Doğru aşı stratejisinin belirlenmesi tartışmasında Korona aşısı olanların örneğin seyahat, belli tesislere giriş ya da işyerlerinde avantajlara sahip olabilmeleri tartışılıyor. Siyasilerin bir kısmı halkı bu yolla ikna etmeyi umuyor, zira toplumda aşı olmak isteyenlerin sayısı birçok ülkede hedeflenen sürü bağışıklığı için yeterli değil.

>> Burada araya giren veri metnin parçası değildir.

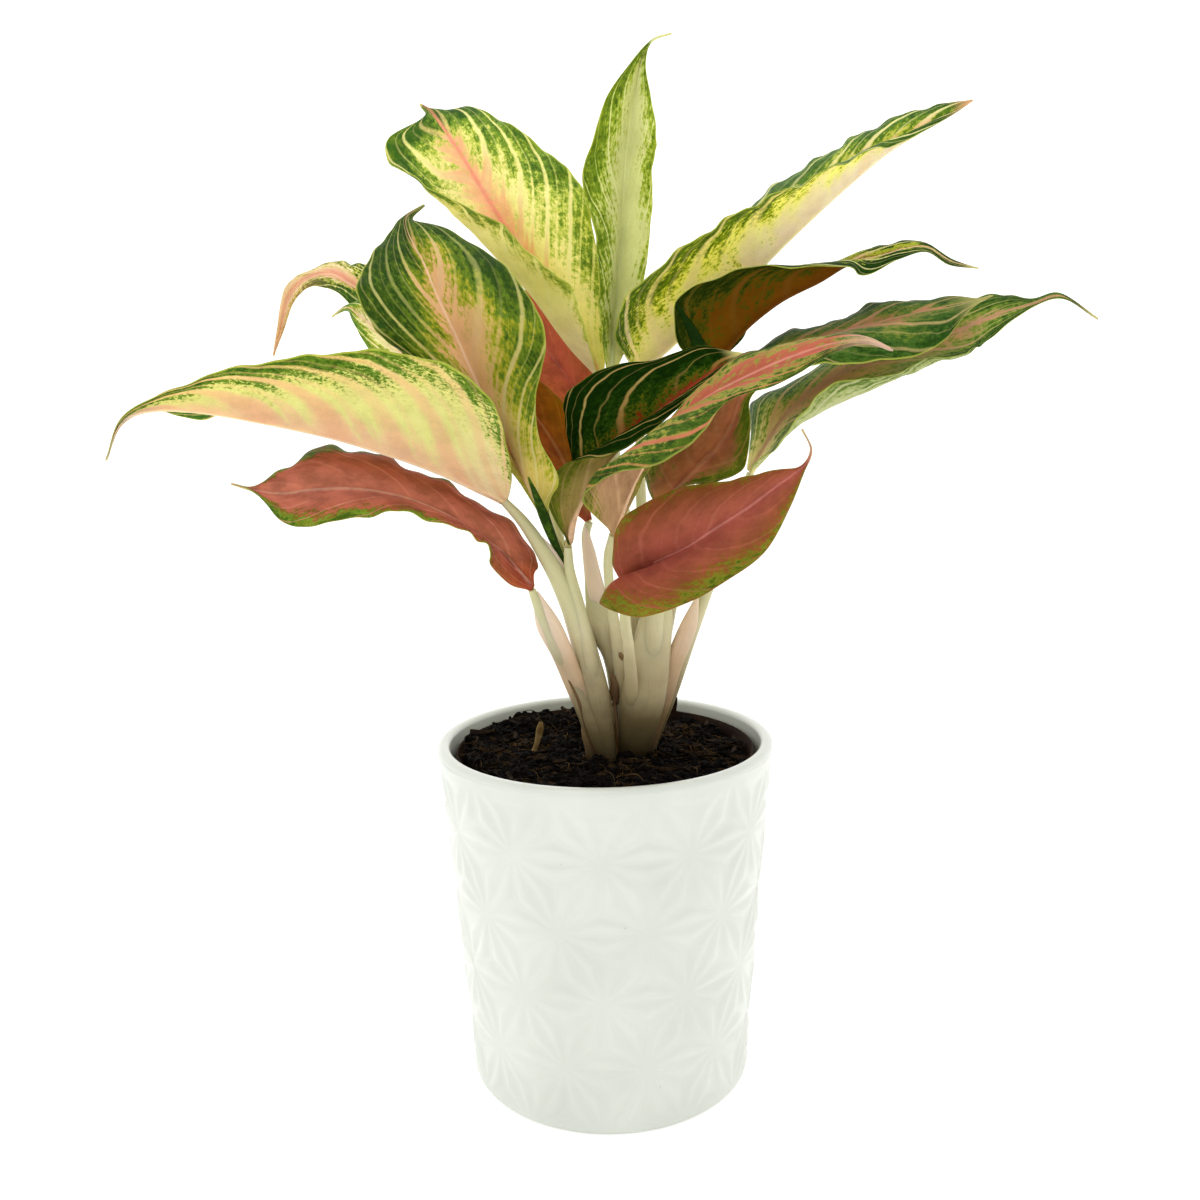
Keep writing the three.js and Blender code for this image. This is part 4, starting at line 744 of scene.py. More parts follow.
# Each pattern in a leaf is a noise: its scale per mm along and across, its detail, roughness and layer
leafGrain = {
    "flecks": (0.62, 0.85, 4.0, 0.72, 0.0), "streaks": (0.24, 0.12, 3.0, 0.6, 4.0),
    "patches": (0.055, 0.06, 2.0, 0.5, 5.0), "blur": (0.3, 0.3, 3.0, 0.6, 9.0),
    "darkness": (0.3, 0.4, 4.0, 0.7, 3.0), "tone": (2.2, 2.2, 2.0, 0.6, 7.0),
    "cloud": (0.1, 0.13, 5.0, 0.62, 8.0), "cells": (3.0, 3.0, 2.0, 0.6, 2.0),
}
veinsDrawn = {  # where a set of veins starts between two of the main ones, its breadth, blur and strength
    "main": (0.0, 1.0, 2.0, 1.0), "side": (0.43, 0.5, 1.4, 0.35),
}

# A look holds the colours of one face of a blade and how its flecks, veins and rib are laid. The amounts of
# speckle, streak and patch say how far each noise moves the edge of the green, greenFrom says how far out it
# starts at the left and at the right of the rib, tipGreen moves green from the foot to the tip, and wander
# sways the veins, in mm.
mottled = {
    "field": "#E2DC80", "blush": "#E8B083", "blushReach": 0.3, "light": "#A9B032", "green": "#35560F",
    "deep": "#1A3607", "vein": "#E9E0A0", "veinRib": "#EDBE96", "midrib": "#F2C8A4", "ribWidth": 1.9,
    "greenFrom": (0.35, 0.35), "greenGain": 1.2, "speckle": 1.9, "streak": 1.3, "fleck": 1.3,
    "veinGap": 27.0, "veinBand": 3.0, "veinShow": 0.85, "veinTaper": 0.5, "veinCut": 0.6, "patch": 1.1,
    "edge": "#A9B24A", "gloss": 0.5, "tipGreen": 0.15, "tipFrom": 0.93, "tip": "#D9CF86", "mottle": 0.1,
    "crown": 0.5, "foot": "#D9CC8C", "shine": 0.1, "glow": 0.2, "wander": 6,
}
underside = {**mottled, "green": "#47671C", "deep": "#2C4E10", "light": "#A9BC4C", "gloss": 0.56}
hiddenFace = {**mottled, "greenFrom": (0.3, 0.3)}  # on faces that never show from the photographed side
coral = {
    **mottled, "field": "#93442F", "blush": "#A45044", "blushReach": 0.5, "light": "#70521E",
    "green": "#4C5E12", "deep": "#33480C", "vein": "#BC6A58", "veinRib": "#C77462", "midrib": "#CB7C6C",
    "ribWidth": 2.0, "greenFrom": (1.15, 1.15), "greenGain": 2.2, "veinBand": 1.6, "veinShow": 0.45,
    "veinGap": 19.0, "veinCut": 0.2, "patch": 1.6, "edge": "#7A4628", "gloss": 0.46, "tipGreen": 0.0,
    "tip": "#C9B080", "mottle": 0.26, "crown": 0.0, "foot": "#9A4632", "shine": 0.04,
}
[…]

Keyfi kararlarla sınıf toplumuna hayır!
Handelsblatt, bu gibi konuların gündeme gelmesine karşı öfkeli:
“Böyle bir yaklaşıma yönelik her hamle, dolaylı yoldan getirilen aşı zorunluluğudur aslında. Üstüne üstlük yetkisi olmayan kişilerin keyfi kararlarının kontrolsüzce artışını da beraberinde getirecektir. Her otobüs şirketi keyfine göre bazı insanlara hizmetlerinden dışlayabilir. Her devlet dairesi, her sinema salonu, her spor kompleksi, insanlara giriş yasağı getirebilir. İstihdam pazarı aşılı ve aşısız insanlar şeklinde ikiye ayrılabilir, dışlananlar kuşkusuz dava açacak, bu davalar da muhtemelen birçok vakada lehlerine sonuçlanabilecektir. ... İyi ki bu böyle. Kimin risk yaratıp yaratmadığına karar verme işi demokrasilerde münferit kişi ya da kurumlara bırakılamaz.”
En geç seyahat zamanı pes edeceğiz
Tages-Anzeiger şeffaflıktan yana ve birçok insanın sahip olduğu kuşkuların hangi durumda ortadan kalkacağını bildiğine inanıyor:
“Aşıların özenle denetlenmesi için onay mercilerindeki bağımsız uzmanların bu iş için vakit ayırması gerekir. Sağlık uzmanlarımızsa bu vakti değerlendirip halkımızı aşının avantajları konusunda bilgilendirmeli. ... Üstelik bu aşı için başta ABD olmak üzere Brezilya ve Arjantin'de gönüllüler sıraya girdi. Aşı tarafından korunma şanslarını, yan etkilere maruz kalma riskinden daha büyük görüyorlar. Peki, bizde durum ne? Sevilen tatil destinasyonları Korona testi yerine Korona aşısı talep etmeye başladığında, aşının halk arasında kabul görmesi hızla artacaktır.”
Ayrımcılık yapmak yerine riskleri azaltmak
Öte yandan The Times gazetesi, Britanya hükümetinin, müşterilerinden aşı karnesi ibraz etmesini isteyen şirketleri destekleme kararını yerinde buluyor:
“Bu gibi kuralları, bazı aktivistlerin aceleyle yaptığı üzere, ayrımcılık olarak yaftalamak çocukça bir tutum. Aşı gerçekten de virüsün başkalarına aktarılmasını zorlaştıracaksa işletme sahiplerini, çalışanlarını ve diğer müşterilerini riske almaya zorlamak çok daha illiberal olacaktır. ... Birçok Afrika ülkesi turistleri, ancak sarıhumma aşısı olduklarına dair belgelerini ibraz ettikten sonra ülkeye alıyor. Aralarında Büyük Britanya'nın da yer aldığı birçok ülke de muhtemelen benzer bir tutum sergileyecektir. Büyük ihtimalle de aşı karnesi isteyen ilk şirketler arasında havayolu şirketleri yer alacaktır.”